Central banks in the Eurozone provide banknotes of one denomination each year, according to demand and a rotating allocation (determined by the ECB). Before the introduction of the Euro in 2002, national banks produced several lower denominations to build stockpiles. Since 2002, however, the Central Bank of Ireland has only printed €10 notes. Although notes produced in other Eurozone states circulate alongside domestically produced notes, the country of origin for any euro banknote can be identified by a one-letter prefix to the serial number. Banknotes issued in Ireland use the prefix "T."
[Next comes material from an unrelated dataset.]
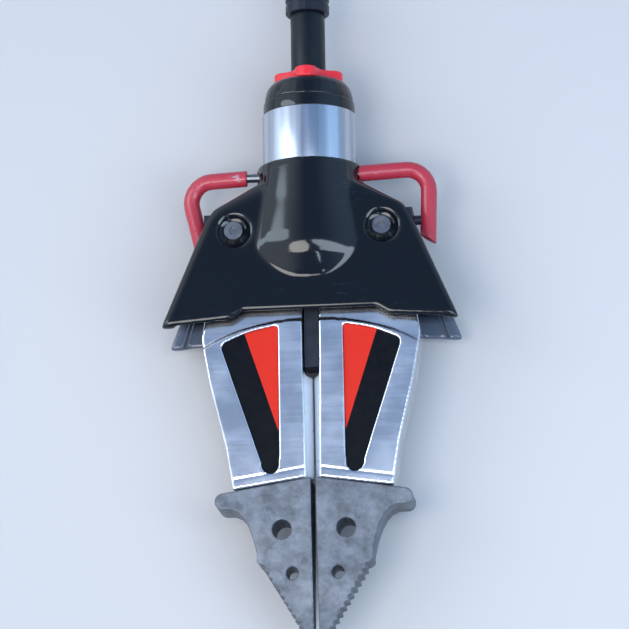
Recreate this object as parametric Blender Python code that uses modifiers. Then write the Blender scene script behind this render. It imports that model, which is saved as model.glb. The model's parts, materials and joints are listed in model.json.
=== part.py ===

Printing banknotes is not necessarily undertaken in the country in which banknotes are given a serial number and released. The Central Bank of Ireland is the sole Irish printer of Euro banknotes. (In some other Eurozone countries, notes are printed by a private company commissioned by the central bank, rather than by the central bank itself.) Any notes printed by the Central Bank of Ireland have the prefix "K" before the series code in a small star on the front of the banknote. The decision to continue printing a comparatively small number of Euro notes in Dublin, when those notes could be printed much more cheaply on existing presses elsewhere, benefiting from economies of scale, has been described as a "colossal waste of money".

The Central Bank of Ireland does not currently introduce €200 and €500 notes into circulation, although they are legal tender. If spent (by people from other Eurozone member states), they are unlikely to be passed to other consumers and will find their way back to the banks (which only dispense notes up to €100).